Die bisherigen Untersuchungen des MfS ergaben:
[Name 7] und [Name 8] kennen sich durch ihren gemeinsamen Aufenthalt im Lehrlingswohnheim in Wunsiedel. Wegen erheblichen Alkoholgenusses und anderer Disziplinarverstöße seien sie – eigenen Angaben zufolge – am 21.4.1977 aus diesem Heim verwiesen worden. Um sich zu erwartenden Auseinandersetzungen im Elternhaus zu entziehen und aus Abenteuerlust wollen sie daraufhin beschlossen haben, die BRD zu verlassen.
Nach Verlassen des Heimes wollen sie in der Nähe von Wunsiedel den abgeparkten [sic!] Pkw vom Typ »Renault«, amtliches Kennzeichen […], entdeckt haben und entwendeten diesen.

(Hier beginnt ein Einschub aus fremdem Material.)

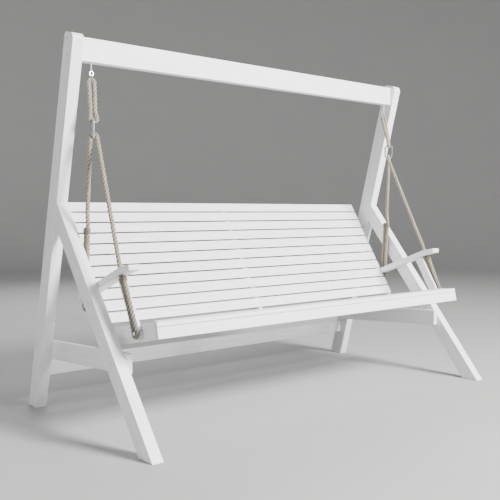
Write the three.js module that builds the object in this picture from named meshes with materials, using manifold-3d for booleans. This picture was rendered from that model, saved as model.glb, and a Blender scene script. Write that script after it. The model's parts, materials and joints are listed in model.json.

Anschließend fuhren sie zum BRD-Grenzkontrollpunkt Rudolphstein, den sie ohne Kontrolle passierten, und in der weiteren Folge über die Staatsgrenze der DDR in den Bereich der Grenzübergangsstelle Hirschberg ein.
Als sie bemerkten, dass der Schlagbaum vor dem Kontrollterritorium der Grenzübergangsstelle Hirschberg geschlossen war, befürchteten sie, dass nach ihnen gefahndet wird. Daraufhin wendeten sie unmittelbar vor der Einfahrt in die Grenzübergangsstelle und versuchten, nach der BRD zurückzufahren, wobei ihre Festnahme erfolgte. Der Pkw wurde sichergestellt.
Aus internen Informationen wurde bekannt, dass in der BRD nach beiden Personen wegen des begangenen Kfz-Diebstahls gefahndet wird.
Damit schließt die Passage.